I disagree with this framing. Fundamental laws of physics are always going to have unanswered questions of this type. Given any set of rules you can ask "But what explains those rules? What are they built out of? How are they enforced?". Sometimes those questions will have answers and lead you deeper, but for truly foundational laws you'll be wasting your time. It'd be like asking "Where is the true platonic number 2 located? Is it in Canada?".

You can ask the same questions of classical mechanics, of course. We tend not to because it agrees with our intuitions, but you can. For example, where would a classical particle store its velocity? For that matter, where would it store its position? It's circular to say it stores its position where it is!
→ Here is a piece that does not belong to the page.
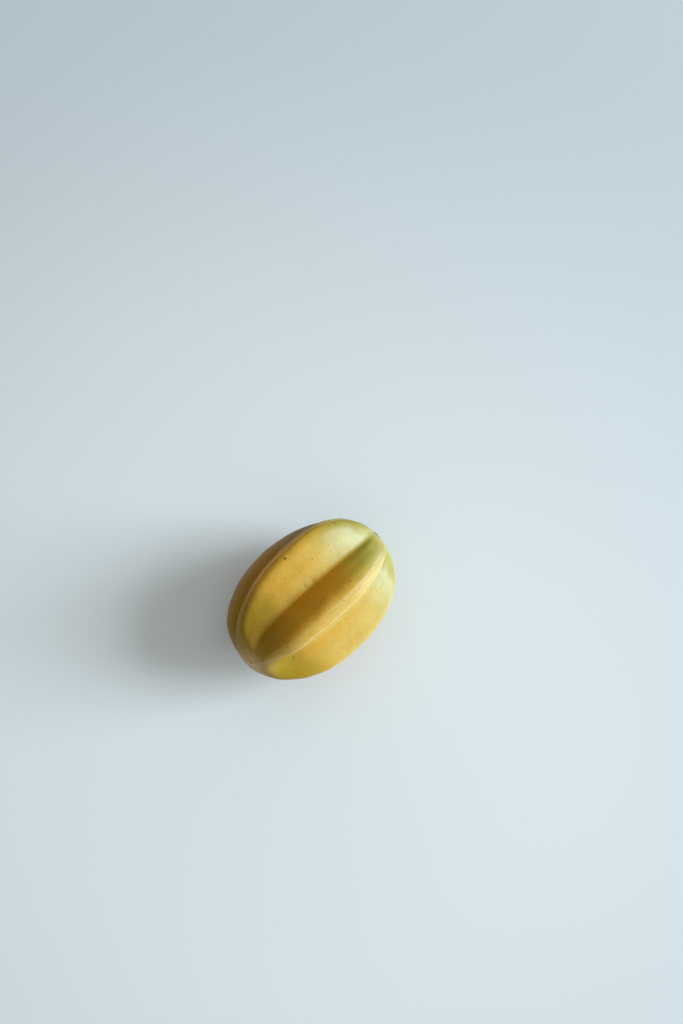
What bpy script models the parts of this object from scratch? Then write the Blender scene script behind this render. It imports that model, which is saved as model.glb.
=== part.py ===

Clearly a "true" theory of classical mechanics would answer these very important questions.

Concretely, there are a variety of ways of writing programs that act like quantum mechanics, that differ wildly on how the state is represented. This detail is simply not pinned down by the postulates of QM. That being said, what all these programs do have in common is that they are actually tracking information related the state; that the state is ontic.

So pick your favorite state representation: state vector, density matrices, Feynman paths, whatever, they all work! That doesn't mean they're describing things that aren't real, it just means there's many ways of correctly describing reality; such convenience!



I should probably add that I know everything I've said isn't convincing to a skeptic. Ultimately it comes down to: I know I can think of the quantum state as being really real, and that will work totally fine. I find that style of thinking is effective for me, and intuitively compelling, so I do it.

Every once in awhile I'll run into someone pointing out the philosophically fraught underpinnings of assuming reality is real or whatever, and I basically won't care because my goal is to be effective; not to be Descartes-level-certain about everything.

An example of something that would make me care is if QBism contained some key conceptual trick that made problems easier, and gradually many papers started using it because of this advantage. Or, of course, if there was an experiment distinguishing between interpretations.